Listeners could play a Weed file three times for free. The fourth time, a pop-up asked if you wanted to buy it, at a price set by the artist. If you didn’t buy it, you couldn’t play it anymore. But if you did buy it…

Fifty percent went to the artist, and 15 percent to Weed. The other 35 percent was held in reserve so that it could turn every listener into a distributor and A&R department. Suppose I bought the song, thought you’d like it, and sent you the file. Then you bought it. The artist still got 50 percent and Weed 15, but now I received a 20 percent “finder’s fee.” If you sent it to someone and they bought it, you got 20 percent, and I received an additional 10 percent. And if the person you sent it to forwarded it to someone else who bought it, 10 percent went to you, and I received the final 5 percent.

Then that particular trail would end for me, which is why this wasn’t multi-level marketing. But it also didn’t have to be the only trail. I could forward that file as much as I wanted.

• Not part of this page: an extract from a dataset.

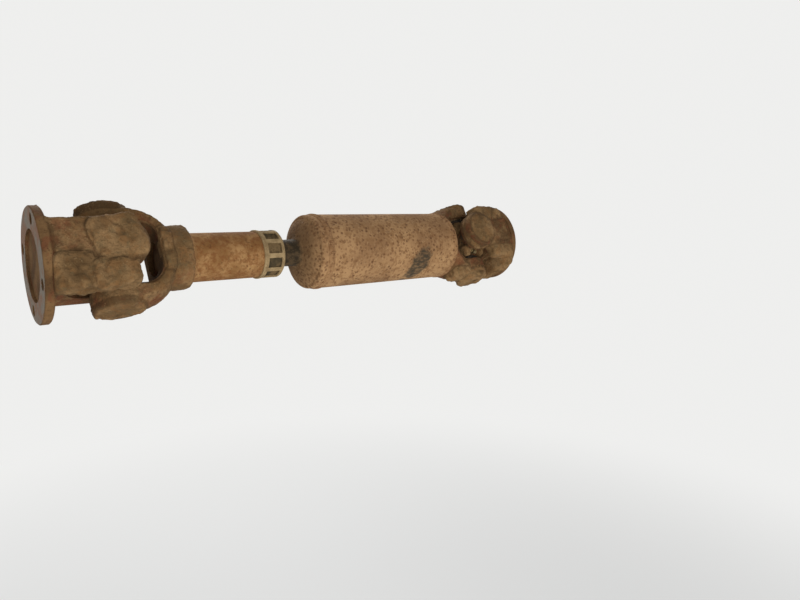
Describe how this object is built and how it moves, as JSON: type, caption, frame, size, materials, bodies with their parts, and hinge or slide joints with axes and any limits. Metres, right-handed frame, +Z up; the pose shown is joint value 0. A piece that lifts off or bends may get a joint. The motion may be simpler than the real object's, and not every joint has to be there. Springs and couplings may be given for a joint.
{
  "type": "propeller shaft",
  "caption": "Telescopic propeller shaft: flanged universal joints at both ends, a splined slip sleeve with a ribbed dust cap, and a welded tube.",
  "frame": {"origin": "centre of the gearbox flange's bolt circle, on its bolting face", "axes": "+X along the shaft towards the axle flange, +Z up as it hangs under the machine, +Y away from the picture's camera"},
  "size_m": [0.5488, 0.1002, 0.1002],
  "materials": {
    "forging": "rusted forged steel under dried mud",
    "tube": "dusty and pitted with rust",
    "weld": "rusted weld bead",
    "spline": "dark with grease",
    "bearing": "dulled steel under dust",
    "clip": "rusted spring steel",
    "cap": "pale dust in its pockets",
    "seal": "matte and dusty",
    "fitting": "dull"
  },
  "bodies": {
    "gearbox_flange": {"gearbox_flange_yoke": "forging", "gearbox_flange_cup_up": "bearing", "gearbox_flange_clip_up": "clip", "gearbox_flange_cup_down": "bearing", "gearbox_flange_clip_down": "clip"},
    "gearbox_cross": {"gearbox_cross": "forging", "gearbox_cross_seals": "seal", "gearbox_cross_nipple": "fitting"},
    "slip_yoke": {"slip_yoke": "forging", "slip_yoke_cup_up": "bearing", "slip_yoke_clip_up": "clip", "slip_yoke_cup_down": "bearing", "slip_yoke_clip_down": "clip", "throat_plug": "cap", "dust_cap": "cap", "wiper_seal": "seal", "sleeve_nipple": "fitting"},
    "tube_shaft": {"splined_stub": "spline", "tube": "tube", "stub_weld": "weld", "yoke_weld": "weld", "tube_yoke": "forging", "tube_yoke_cup_up": "bearing", "tube_yoke_clip_up": "clip", "tube_yoke_cup_down": "bearing", "tube_yoke_clip_down": "clip"},
    "axle_cross": {"axle_cross": "forging", "axle_cross_seals": "seal", "axle_cross_nipple": "fitting"},
    "axle_flange": {"axle_flange_yoke": "forging", "axle_flange_cup_up": "bearing", "axle_flange_clip_up": "clip", "axle_flange_cup_down": "bearing", "axle_flange_clip_down": "clip"}
  },
  "joints": [
    {"name": "gearbox_flange_trunnion", "type": "hinge", "parent": "gearbox_flange", "child": "gearbox_cross", "pos_m": [0.059, 0, 0], "axis": [0, -0.8829, 0.4695], "range_deg": [-20, 20]},
    {"name": "slip_yoke_trunnion", "type": "hinge", "parent": "gearbox_cross", "child": "slip_yoke", "pos_m": [0.059, 0, 0], "axis": [0, 0.4695, 0.8829], "range_deg": [-20, 20]},
    {"name": "slip", "type": "slide", "parent": "slip_yoke", "child": "tube_shaft", "axis": [1, 0, 0], "range_m": [-0.018, 0.02]},
    {"name": "tube_yoke_trunnion", "type": "hinge", "parent": "tube_shaft", "child": "axle_cross", "pos_m": [0.4898, 0, 0], "axis": [0, 0.4695, 0.8829], "range_deg": [-20, 20]},
    {"name": "axle_flange_trunnion", "type": "hinge", "parent": "axle_cross", "child": "axle_flange", "pos_m": [0.4898, 0, 0], "axis": [0, -0.8829, 0.4695], "range_deg": [-20, 20]}
  ]
}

Listeners could cover their cost of listening to music, or even make a profit. For example, maybe some college kid launches “Sophia’s Super Soca” newsletter and forwards the hottest new releases to subscribers (hey, I’d subscribe). All the people who buy some of those Soca hits, and pass them along, help feed Sophia’s cottage industry.

Weed was Windows-only because it used Microsoft’s DRM, but when the DRM evolved, the modifications Weed made to accommodate its paradigm were broken. That, and a lack of Mac support, doomed Weed before it could even start to get traction.

But today, we have blockchain platforms that could handle this kind of transaction easily. You wouldn’t just click on “like,” you’d buy into becoming a distributor/promoter, and you could get paid for it. Every fan would become an A&R person, discovering and promoting new acts. The current “suggestion” algorithms, which simply recommend more music like what’s already in your silo, would be replaced by real people making choices about what you might like—and getting paid if they’re right.


What about music being free, you ask, and consumers not being interested in owning things anymore? Well, with Weed everything was free until you decided you liked one song enough to play it more than three times. Fans generally want to support their favorite artists—so when buying a file can give fans the opportunity to get paid for supporting their favorite artists, that’s an entirely different ownership model than downloading a file from Apple Music.

Has the Internet democratized music? Well, sorta. But a model that turned over artistic and financial control to the fans would be true democratization. The fans would become not just the consumers—they would become the business. The business wouldn’t be based on music filtering down from record companies, but filtering up from individuals. Yes, you. The individuals. The fans. The people who go crazy when they find some great new artist. The people with the passion and love of music that could fuel the Renaissance.

What upstart company is going to build on the kind of concept Weed started, put together some blockchain platform expertise—and let the inmates run the asylum?